# Data excerpt:
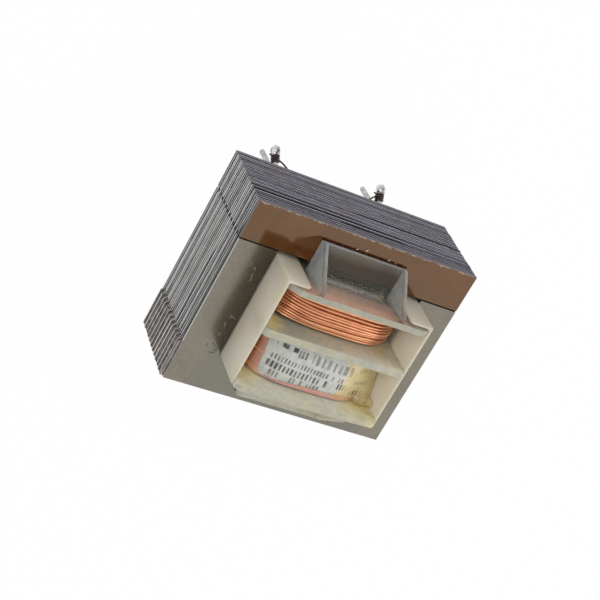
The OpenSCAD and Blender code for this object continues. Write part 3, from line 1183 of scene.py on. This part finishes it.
@dataclass(frozen=True)
class Bobbin:
    """The moulded former with its flanges, pockets and pin rails."""

    edge: float = 0.1
    warped_from: float = 24.5
    warped_over: float = 3.0
    lean: float = 0.3
    # the clear glue lies in the corner between the pocket's floor and the flange
    glue_y: float = -6.55
    glue_z: float = 23.3
    glue_half: float = 4.5
    specks: int = 130
    threads: Pair = (0.12, 0.5)
    thread_from: float = 4.6
    thread_length: float = 8.6
    thread_radius: float = 0.03
    # each bead's middle and size
    beads: tuple[tuple[Place, float], ...] = (
        ((-9.2, -0.2, 28.15), 0.3), ((-9.0, 0.15, 28.15), 0.18), ((-9.3, 0.3, 28.05), 0.12),
    )

    def warp(self, p: Vector) -> Vector:
        """Moves a point as the moulding has warped.

        Args:
            p: the point as it was drawn.

        Returns:
            Where it is now.
        """
        if p.z < self.warped_from:
            return p
        lift = min(1.0, (p.z - self.warped_from) / self.warped_over)
        lean = self.lean * max(0.0, p.x / 9.5) ** 0.7 if p.y > 6 else 0.0
        along = lean + 0.06 * wander(p.x * 0.2, p.y * 0.6, 3.0)
        return p + lift * Vector((0.0, along, -0.06 * abs(wander(p.x * 0.3, p.y, 9.0))))

    def residue(self) -> None:
        """Adds the crumbs and threads of clear glue left where the pocket's floor meets the flange."""
        draft, profile = Draft(), ((-1.8, 0.3), (-0.7, 1.0), (0.7, 1.0), (1.8, 0.3))
        for k in range(self.specks):
            x = self.glue_half * (1 - 2 * (k + 1.8 * wander(k * 1.7, 0.0, 0.0)) / self.specks)
            off = abs(0.8 + 1.4 * wander(k * 2.3, 4.0, 0.0))
            upright = (x, self.glue_y, self.glue_z + off)
            lying = (x, self.glue_y - 0.05 - off / 2, self.glue_z + 0.02)
            size = 0.025 + 0.05 * abs(wander(k * 3.1, 8.0, 0.0))
            way = (1.0, 0.0, wander(k * 1.3, 2.0, 0.0))
            draft.bead(upright if k % 3 else lying, way, size, profile, sides=6)
        steps = 50
        for height in self.threads:
            path, radii = [], []
            for k in range(steps + 1):
                z = self.glue_z + height + 0.12 * wander(k * 0.35, height * 9, 1.0)
                path.append(Vector((self.thread_from - self.thread_length * k / steps, self.glue_y, z)))
                radii.append(self.thread_radius * (1 + wander(k * 0.5, height, 5.0)))
            draft.tube(path, radii, sides=6)
        glue = PouredVarnish("dried_clear_glue", "#eeeef0", "#d8d8da", 0.5)
        draft.piece("glue_residue", glue, Slot.VARNISH)

    def flange_bead(self) -> None:
        """Adds the whitish bead of varnish at the middle flange's end."""
        draft, profile = Draft(), ((-1, 0.2), (-0.75, 0.7), (0, 1), (0.75, 0.7), (1, 0.2))
        for centre, size in self.beads:
            draft.bead(centre, (1.0, 0.0, 0.0), size, profile, sides=10)
        draft.piece("flange_bead", PouredVarnish("clear_bead", "#f4f2ea", "#f2f0e8", 0.55), Slot.VARNISH)

    def build(self) -> None:
        """Makes the moulding and the glue on it."""
        softened("bobbin", "moulded_bobbin", NaturalNylon(), Slot.NYLON, self.edge, self.warp)
        self.residue()
        self.flange_bead()


@dataclass(frozen=True)
class Shrouds:
    """The two insulating channels beside the windings."""

    edge: float = 0.08
    warped_from: float = 27.0
    sag: float = 0.1

    def warp(self, p: Vector) -> Vector:
        """Moves a point as the sheet has sagged along its upper edge."""
        sag = self.sag * abs(wander(p.x * 0.5, p.y * 0.4, 2.0)) if p.z > self.warped_from else 0.0
        return p - Vector((0.0, 0.0, sag))

    def build(self) -> None:
        """Makes both shrouds."""
        for side in ("left", "right"):
            node = f"{side}_shroud"
            softened(node, f"folded_{node}", CreamShroud(), Slot.SHROUD, self.edge, self.warp)


@dataclass(frozen=True)
class Chamber:
    """The room for one winding round the tube, which swells in the middle and may stay full
    towards its high side."""

    low: float
    high: float
    depth: float
    swell: float = 0.5
    half_w: float = 9.0
    half_h: float = 7.1
    middle: float = 16.25
    squareness: float = 3.6
    full: float = 0.0

    def at(self, share: float) -> float:
        """The place along the tube at a share of the room's length."""
        return self.low + (self.high - self.low) * share

    def point(self, angle: float, y: float, out: float) -> Vector:
        """A point on the winding's surface.

        Args:
            angle: round the tube from +X over the top.
            y: along the tube.
            out: how far it lies outside the surface.

        Returns:
            The point.
        """
        t = held(2 * (y - self.low) / (self.high - self.low) - 1, -1.0)
        fall = t * t * (1 - self.full if t > 0 else 1.0)
        reach = self.depth - self.swell + 2 * self.swell * (1 - fall)
        c, s = math.cos(angle), math.sin(angle)
        x, z = (math.copysign(abs(part) ** (2 / self.squareness), part) for part in (c, s))
        return Vector(((self.half_w + out) * x, y, self.middle + (self.half_h + reach + out) * z))


@dataclass(frozen=True)
class Secondary:
    """The low-voltage winding: single turns of thick wire in two visible layers."""

    room: Chamber = Chamber(-5.74, -0.66, 2.5)
    wire: float = 0.165
    turns: int = 13
    around: int = 110
    body_depth: float = 0.75
    unevenness: float = 0.07

    def layer(self, draft: Draft, turns: int, sink: float, seed: float, stray: float) -> None:
        """Winds one layer as a single run of wire.

        Args:
            draft: what it is added to.
            turns: how many turns it has.
            sink: how far it lies below the winding's surface.
            seed: sets how the turns stray.
            stray: how far they stray.
        """
        steps = turns * self.around
        low, high = self.room.low + self.wire, self.room.high - self.wire
        path, tones = [], []
        for k in range(steps + 1):
            turn, share = k / self.around, k / steps
            a = math.tau * turn
            c, s = math.cos(a), math.sin(a)
            loose = stray * min(1.0, 6 * share, 6 * (1 - share))
            y = low + share * (high - low) + loose * wander(1.6 * c + seed, 1.6 * s, turn * 0.8)
            sink_here = sink + self.unevenness * (1 - wander(2.2 * c, 2.2 * s + seed, turn * 0.9))
            path.append(self.room.point(a, held(y, low, high), -self.wire - sink_here))
            tones.append(0.5 + 0.45 * wander(seed, int(turn) * 3.3, 0.5) + 0.25 * wander(c + turn, s, seed))
        draft.tube(path, self.wire, tone=tones)

    def body(self) -> None:
        """Adds the mass of turns under the visible layers."""
        draft, steps = Draft(), 12

        def place(v: float, u: float) -> Vector:
            """A point of it, whose surface goes in and out from row to row."""
            out = 0.06 * math.cos(math.pi * steps * v) - self.body_depth
            return self.room.point(math.tau * u, self.room.at(v), out)

        draft.rows(grid(steps, 96, place, wrap=True), wrap=True, tone=0.0)
        buried = EnamelledCopper("buried_enamelled_copper", bright="#8a4020", deep="#4a1c0c", metallic=0.3)
        draft.piece("secondary_body", buried, Slot.THICK)

    def build(self) -> None:
        """Winds the turns."""
        draft = Draft()
        self.layer(draft, self.turns + 2, sink=0.3, seed=5.0, stray=0.1)
        self.layer(draft, self.turns, sink=0.0, seed=1.0, stray=0.22)
        draft.piece("secondary_turns", EnamelledCopper(), Slot.THICK, ["secondary_winding"])
        self.body()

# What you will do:
Filter the listing for the word "part" and copy every line that holds it.

# Correct result:
The OpenSCAD and Blender code for this object continues. Write part 3, from line 1183 of scene.py on. This part finishes it.
        x, z = (math.copysign(abs(part) ** (2 / self.squareness), part) for part in (c, s))